After Currelley finishes "Slam!" (now extended through July 18), she'll spend some time with her husband, Larry Young, a popular gospel singer and radio host in Atlanta, and their 6-year-old son, Agap-e (Greek for "unconditional love"), before heading to San Francisco for a production of "Hot Mikado."
A Source of Space
Source Theatre Company has offered its newly refurbished 14th Street space to the soon-to-be-homeless Washington Stage Guild for next season. The deal, which has yet to get the imprimatur of Source's board, would allow the Stage Guild to present a reduced season of two plays between Source's productions.
Source Managing Director Lisa Rose Middleton said the idea was "to find a way for us to work together and survive--because nobody wants to see a theater go dark."
The Stage Guild is awaiting the outcome of two different downtown development proposals before making plans for a permanent home.
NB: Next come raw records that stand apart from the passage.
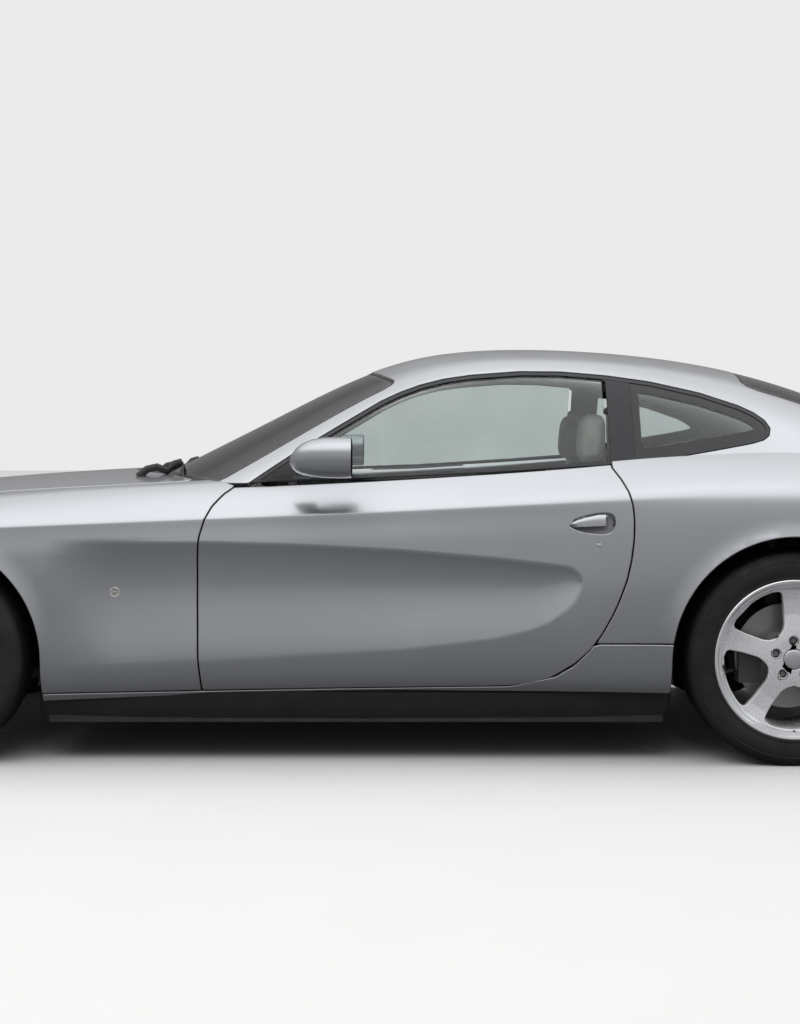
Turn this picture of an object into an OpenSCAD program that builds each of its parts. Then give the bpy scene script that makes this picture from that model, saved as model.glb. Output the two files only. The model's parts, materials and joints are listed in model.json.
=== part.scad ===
// Two-door grand-tourer coupe. X points forward, Y to the left, Z up; the ground is z = 0.
// The outer skin is one smooth sheet per body zone: "body" wraps round the lower car from nose to
// tail, "dome" is the greenhouse above the belt. Each panel is a thick slice of a sheet inside its outline.

/* [Overall] */
// Distance between the front and rear axles
wheelbase = 2900; // [2700:10:3500]
// From the front axle to the tip of the nose
front_overhang = 950; // [850:10:1150]
// From the rear axle to the end of the tail
rear_overhang = 1000; // [900:10:1200]
// Width of the body across the rear haunches
body_w = 1944; // [1800:2:2340]
// Height of the roof above the ground
body_h = 1418; // [1380:2:1700]
// Underside of the floor above the ground
ground_gap = 135; // [110:1:160]

/* [Wheels] */
// Outer radius of the front tyres
front_tyre_r = 350; // [300:1:365]
// Width of the front tyres
front_tyre_w = 245; // [205:1:265]
// Outer radius of the rear tyres
rear_tyre_r = 353; // [300:1:365]
// Width of the rear tyres
rear_tyre_w = 285; // [225:1:305]
// Outer radius of the rims
rim_r = 265; // [225:1:285]
// How far the tyre's outer wall lies inside the widest body line
wheel_inset = 34; // [20:1:60]
// Radius of the wheel arch openings
arch_r = 408; // [395:1:440]
// Number of spokes
spokes = 5; // [5:1:9]
// Number of wheel bolts
bolts = 5; // [4:1:6]
// Radius of the circle that the wheel bolts lie on
bolt_circle_r = 60; // [50:1:70]
// Radius of the brake discs
disc_r = 176; // [150:1:190]
// Thickness of the brake discs
disc_t = 30; // [20:1:36]

/* [Panels] */
// Gap between neighbouring body panels
panel_gap = 8; // [6:0.5:10]
// Thickness of fenders, bumpers and sills
skin_t = 12; // [8:1:18]
// Thickness of the hood and boot lid
lid_t = 26; // [18:1:36]
// Thickness of the roof and its pillars
roof_t = 34; // [24:1:48]
// Thickness of a whole door
door_t = 96; // [70:1:110]
// Thickness of the outer door sheet ahead of its hinge
door_sheet_t = 20; // [14:1:24]
// Thickness of the window glass
glass_t = 6; // [4:0.5:8]
// Depth of the hollow along the doors
hollow_depth = 30; // [15:1:36]

/* [Hinges] */
// How far the door hinge lies behind the door's front edge
door_hinge_back = 60; // [50:1:70]
// How far the door hinge lies inside the widest door line
door_hinge_in = 42; // [40:1:50]
// Radius of the hinge pins
pin_r = 6; // [5:0.5:8]
// Running clearance of pins in their eyes
pin_play = 0.08; // [0.03:0.01:0.1]
// Height of a hinge eye
eye_h = 34; // [24:1:44]

/* [Cabin] */
// Sideways distance of each front seat from the middle
seat_y = 375; // [340:5:420]
// Width of a front seat
seat_w = 500; // [440:5:540]
// Outer radius of the steering wheel
steering_wheel_r = 185; // [165:1:195]

/* [Hidden] */
$fn = 64;

// The guide tables below are for a body with these axles, overhangs, width and height
ref_front = 1475;
ref_rear = -1425;
ref_nose = 2425;
ref_w = 1944;
ref_h = 1418;
front_x = (wheelbase + rear_overhang - front_overhang) / 2;
rear_x = front_x - wheelbase;
function fit_x(x) = x > ref_front ? front_x + (x - ref_front) * front_overhang / (ref_nose - ref_front)
    : x < ref_rear ? rear_x + (x - ref_rear) * rear_overhang / (ref_nose + ref_rear)
    : rear_x + (x - ref_rear) * wheelbase / (ref_front - ref_rear);
function fit_y(y) = y * body_w / ref_w;
function fit_z(z) = z * body_h / ref_h;
function fit(p) = [fit_x(p.x), fit_y(p.y), fit_z(p.z)];
// Side-view outlines are [x, z], plan outlines are [x, y]
function fit_side(points) = [for (p = points) [fit_x(p.x), fit_z(p.y)]];
function fit_plan(points) = [for (p = points) [fit_x(p.x), fit_y(p.y)]];

// ---- Smooth sheets: uniform cubic splines over a net of guide points ----

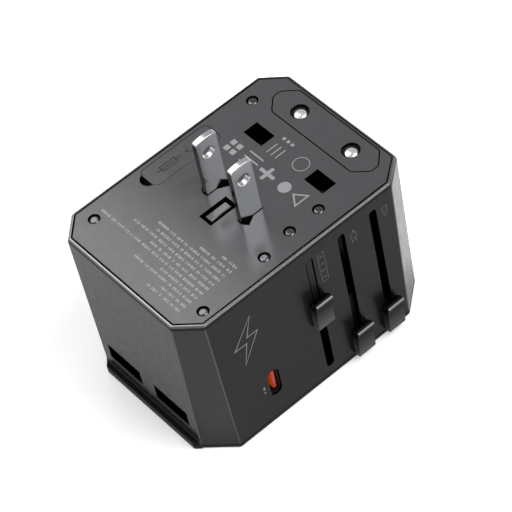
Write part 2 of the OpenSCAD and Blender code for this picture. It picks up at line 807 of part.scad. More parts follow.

When Source Artistic Director Joe Banno called, "it was just a feeling of, 'Isn't this sweet!" Stage Guild Executive Director Ann Norton said. "I think there's a fabulous opportunity for cross-pollination of our audiences."
Meanwhile, Source's 19th annual Washington Theatre Festival of new plays, most by Washington writers, begins tomorrow and runs through Aug. 7.
Opening the festival and running tomorrow through Saturday, are "Jesus Christ vs. Godzilla" by Michael T. Folie and "Banquo's Dead, Jim," Kathleen Akerley's "Star Trek"-inspired take on "Macbeth." Christopher Wall's "No One Talks to the Mailman," described by Banno as "a white trash murder incest comedy," plays July 11-14.
Among other productions, noted American University playwright Caleen Sinette Jennings will offer her latest, "Celeste Spends Summer in Her Own Backyard," in which a scholar is haunted by the ghost of her father, who exhorts her to finish his great opus on Shakespeare's "The Tempest." It runs July 22-24.
The big finish is the 10-Minute Play Competition. Some 40 new mini-works will be presented Aug. 3-7.
Call 1-800-494-8497 for tickets, or 202-462-1073 for a complete schedule.
(Speaking of festivals of new plays, the Contemporary American Theater Festival opens Friday in Shepherdstown, W.Va., presenting four new plays in repertory through Aug. 1. Call 1-800-999-CATF.)
The Fall of the Irish
It'll be all Irish all the time at Ford's Theatre this fall. "A Couple of Blaguards," by Frank and Malachy McCourt, will run Sept. 15-Oct. 31. Frank McCourt, of "Angela's Ashes" fame, and brother Malachy created "Blaguards" in the early 1980s as a reminiscence of their impoverished upbringing in Limerick and subsequent move to New York. The piece, which includes music and poetry as well as stories, has been presented in expanded form in Dublin and New York. Malachy, who's an actor, will play himself, and Mickey Kelly will play Frank. From Nov. 2 to 14, the National Folk Theatre of Ireland will present fables and myths of the Celtic land with music, dance and storytelling. After that comes Ford's perennial musical, "A Christmas Carol," Nov. 21-Jan. 2. Call 202-347-4833.
* The Free Summer Shakespeare Festival at Olney Theatre Center will feature "As You Like It" tomorrow through Saturday. Call 301-924-3400 for reservations.
* If you fancy A.R. Gurney's two-character readers' theater piece, "Love Letters," you can see it twice next week. The Shakespeare Theatre will present Hal Holbrook (currently Shylock in the theater's "Merchant of Venice") and wife Dixie Carter in "Letters" Monday at 8 p.m., a benefit for the theater's education programs. Tickets are $75 for members of the Shakespeare Theatre Guild, $125 for nonmembers. Call 202-547-3230, Ext. 2712.
* Then at the Corcoran Gallery on July 13 at 7:30, Jerry Whiddon, artistic director and lead actor at Round House Theatre, and Kathryn Kelley, another Round House star, will put their spin on the play as part of the Corcoran's performance series. Tickets are $10 for Corcoran members, $15 for nonmembers. Call 202-639-1770.
* Rorschach Theatre, a young troupe announcing its dedication to plays with "humor, passion, intelligence and a dose of good-natured chaos," will bow with Eugene O'Neill's "The Hairy Ape" Thursday at the Cecile Goldman Theater in the D.C. Jewish Community Center, 16th and Q streets NW. Thursday and Friday are pay-what-you-can previews. Call 202-298-9515.
* The Center Company, based at the Jewish Community Center of Northern Virginia, will have two staged readings this month. Israel Horovitz's "Today I Am a Fountain Pen," about the coming of age of a preteen piano prodigy, will run Saturday at 8:30 p.m. and Sunday at 3. Veteran Washington actor Irv Ziff will star in Neil Simon's "The Sunshine Boys" on July 24 and 25. Call 703-323-7965.
CAPTION: Hal Holbrook stars in the Shakespeare Theatre's "Merchant of Venice."
CAPTION: Chandra Currelley as Autumn in Studio Theatre's "Slam!"